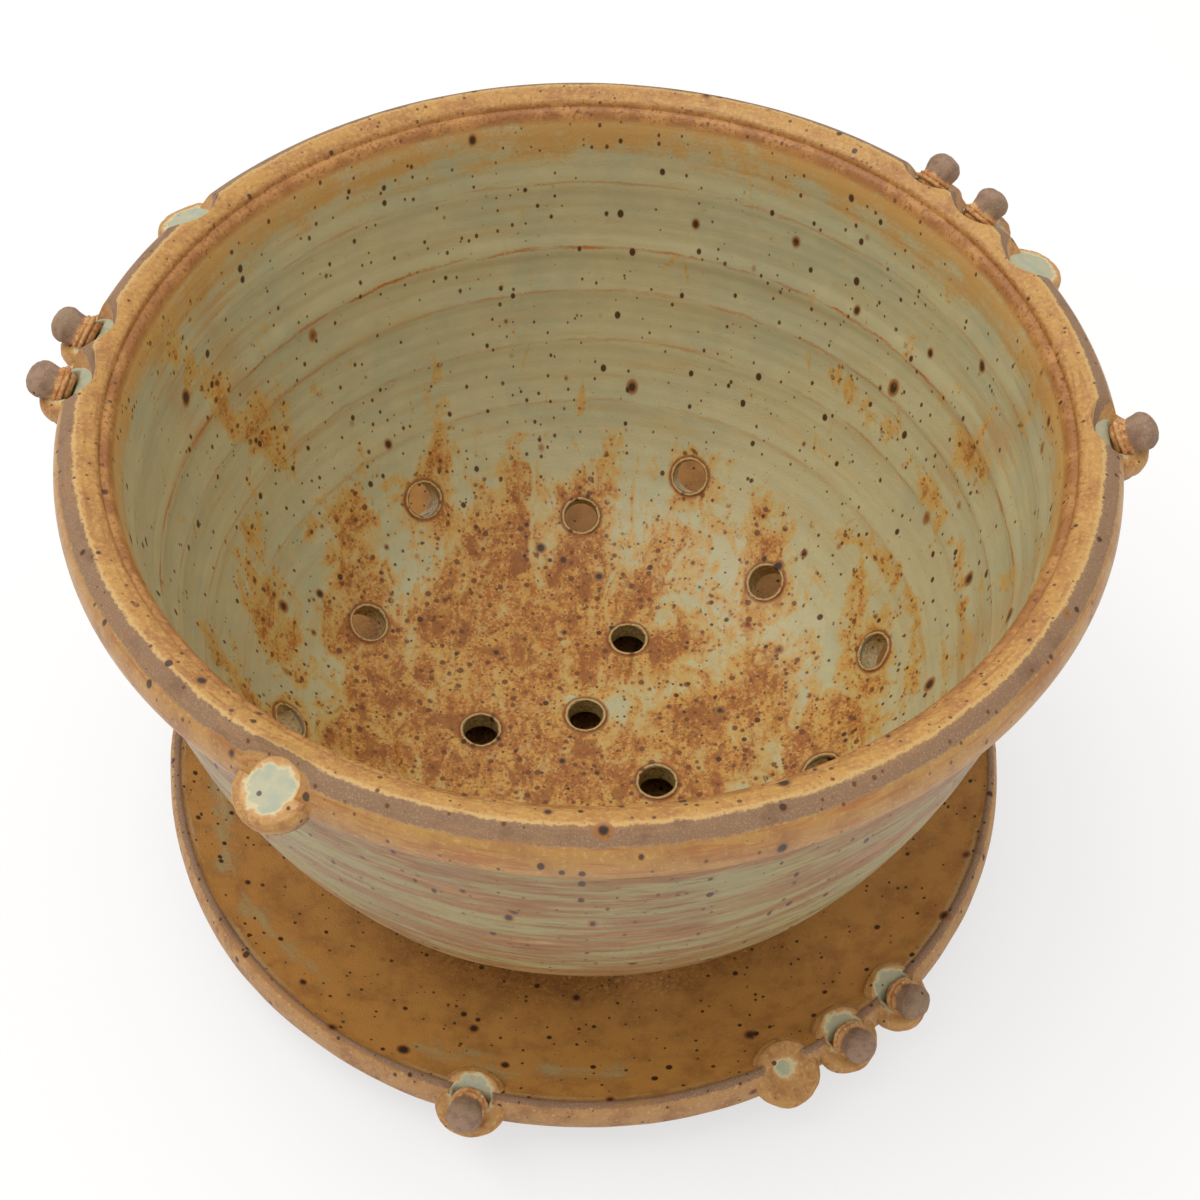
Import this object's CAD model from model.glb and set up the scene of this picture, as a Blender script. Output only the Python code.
# %% [markdown]
# # A stoneware berry bowl on its saucer
# The set is two thrown pots: a deep bowl with drain holes, and a saucer that catches the water.
# Thumb-pressed pads and small ridged pegs trim both rims. The measured frame comes first, and
# every length below is in metres, in that frame: the saucer's flat base is at the origin, up is
# +Z and the front of the pot is -Y.

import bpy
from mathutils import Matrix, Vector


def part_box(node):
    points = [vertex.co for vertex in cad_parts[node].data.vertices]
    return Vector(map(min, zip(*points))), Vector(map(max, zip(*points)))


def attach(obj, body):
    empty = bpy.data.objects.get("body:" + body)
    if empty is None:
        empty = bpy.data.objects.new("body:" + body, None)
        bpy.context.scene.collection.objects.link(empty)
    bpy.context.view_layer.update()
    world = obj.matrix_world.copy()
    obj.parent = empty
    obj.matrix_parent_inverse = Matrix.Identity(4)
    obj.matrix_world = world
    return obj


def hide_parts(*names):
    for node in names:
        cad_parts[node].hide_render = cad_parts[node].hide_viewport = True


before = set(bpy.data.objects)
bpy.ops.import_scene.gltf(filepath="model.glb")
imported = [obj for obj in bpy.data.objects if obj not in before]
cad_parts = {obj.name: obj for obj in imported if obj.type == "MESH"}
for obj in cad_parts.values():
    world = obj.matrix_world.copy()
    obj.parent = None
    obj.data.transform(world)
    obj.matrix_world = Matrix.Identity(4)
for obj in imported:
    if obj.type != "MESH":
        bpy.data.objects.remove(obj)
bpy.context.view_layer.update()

import math
import random

import bpy
import numpy as np
from mathutils import Matrix, Vector

mm = 1000
saucer_low, saucer_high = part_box("saucer")
bowl_low, bowl_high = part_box("bowl")
print("frame:", len(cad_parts), "pieces, heights in mm:")
print("saucer from", round(saucer_low[2] * mm, 1), "to", round(saucer_high[2] * mm, 1))
print("bowl from", round(bowl_low[2] * mm, 1), "to", round(bowl_high[2] * mm, 1))

# %% [markdown]
# ## Camera
# The view is from the front and well above, down into the bowl. The place and the three turns
# were worked out from how the two rims, the foot and the drain holes lie in the picture.

# %% Camera
camera_place = Vector((0, -0.22824, 0.34803))
camera_down = math.radians(51.337)
camera_right_turn = math.radians(0.66)
camera_roll = math.radians(1.484)
camera_lens_mm = 52.5

camera_data = bpy.data.cameras.new("camera")
camera_data.lens = camera_lens_mm
camera_data.clip_start = 0.01
camera = bpy.data.objects.new("camera", camera_data)
bpy.context.collection.objects.link(camera)
turn = (
    Matrix.Rotation(-camera_right_turn, 4, "Z")
    @ Matrix.Rotation(math.pi / 2 - camera_down, 4, "X")
    @ Matrix.Rotation(camera_roll, 4, "Z")
)
camera.matrix_world = Matrix.Translation(camera_place) @ turn
bpy.context.scene.camera = camera
print("camera at", tuple(round(v, 3) for v in camera_place))

# %% [markdown]
# ## Paint and nodes
# Every material and light is a small tree of nodes. One helper turns a paint chart's hex colour
# to linear light, and one adds a node with its settings and links, so that a tree reads like a
# recipe.

# %% Paint and nodes
def paint(code):
    """A hex colour as written on a paint chart, turned to linear."""
    parts = [int(code[k : k + 2], 16) / 255 for k in (1, 3, 5)]
    return tuple(c / 12.92 if c <= 0.04045 else ((c + 0.055) / 1.055) ** 2.4 for c in parts) + (1,)


def node_in(tree, kind, inputs=None, out=0, **settings):
    """Adds one node. An input takes a plain value or another node's output; returns one output."""
    node = tree.nodes.new(kind)
    for name, value in settings.items():
        setattr(node, name, value)
    for key, value in (inputs or {}).items():
        if isinstance(value, bpy.types.NodeSocket):
            tree.links.new(value, node.inputs[key])
        else:
            node.inputs[key].default_value = value
    return node.outputs[out]


print("a mid grey, #808080, is", round(paint("#808080")[0], 3), "in linear light")

# %% [markdown]
# ## Light
# The pot stands in soft daylight. A pale sky lights it from all round, and one broad lamp above
# on the left gives the satin glaze its sheen and the saucer its soft shadow. The camera sees the
# sky as plain white.

# %% Light
sky_strength = 0.85
sky_colour = (1, 0.985, 0.96, 1)
white_light = (1, 1, 1, 1)
lamp_power = 5
lamp_size = 0.9
lamp_place = Vector((-0.35, 0.05, 1.05))
lamp_aim = Vector((0, 0, 0.06))

world = bpy.data.worlds.new("sky")
world.use_nodes = True
tree = world.node_tree
seen = node_in(tree, "ShaderNodeLightPath", out="Is Camera Ray")
lit = tree.nodes["Background"]
lit.inputs["Strength"].default_value = sky_strength
lit.inputs["Color"].default_value = sky_colour
white = node_in(tree, "ShaderNodeBackground", {"Color": white_light, "Strength": 1})
both = node_in(tree, "ShaderNodeMixShader", {0: seen, 1: lit.outputs[0], 2: white})
tree.links.new(both, tree.nodes["World Output"].inputs["Surface"])
bpy.context.scene.world = world

lamp_data = bpy.data.lights.new("window", "AREA")
lamp_data.energy = lamp_power
lamp_data.shape = "DISK"
lamp_data.size = lamp_size
lamp = bpy.data.objects.new("window", lamp_data)
bpy.context.collection.objects.link(lamp)
facing = (lamp_aim - lamp_place).to_track_quat("-Z", "Y").to_matrix().to_4x4()
lamp.matrix_world = Matrix.Translation(lamp_place) @ facing
print("sky of", sky_strength, "and a lamp of", lamp_power, "W,", lamp_size, "m across")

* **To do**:
Within the data above, count the lines that contain the string "imported"; the reply is the number alone.

* **Written response**:
3